The ease of operation of the electronic governor systems makes it very convenient for the operator to use and to bring the turbine up to speed. Under normal operating conditions, this poses no problems, but when slow rolling, test running or overspeed testing the turbine while uncoupled from the load, control should be by the TRIP THROTTLE VALVE ONLY. The slightest movement of the governor valve in an uncoupled situation can result in tremendous changes of speed. A stuck governor or linkage can be very dangerous. If it is necessary to prove out the governor system, limit the maximum speed with the hand wheel of the trip throttle valve and control the speed downward with the governor system.

Conclusion

Due to the speeds and demands that rotating machinery is subjected to today, there is a demand for a new design concept. The present mechanical hydraulic system should be evaluated for its reliability and replaced with a hydraulic system that minimizes all of the mechanical functions as much as possible. The entire trip system needs to be reviewed and made more reliable.

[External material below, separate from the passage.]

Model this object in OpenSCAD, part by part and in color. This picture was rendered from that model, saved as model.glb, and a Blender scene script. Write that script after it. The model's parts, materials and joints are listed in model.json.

Serious consideration should be given to eliminating the dual trip and throttle valve system on larger turbines operating (500 hp and up) and installing a separate overspeed trip valve that is direct acting, unbalanced and has one stem. The balanced type throttle valve has the tendency to slow down the closing time of the valve required to prevent the rotor from accelerating beyond the set trip speed that could result in mechanical damage.

Every trip valve should be equipped with an exercise so that the valve stem can be periodically stroked to approximately one third of the closed position, and any deposit built up on the valve stem due to solids in the steam can be removed. This travel should be controlled by some type of limiting travel relay to prevent over-travel.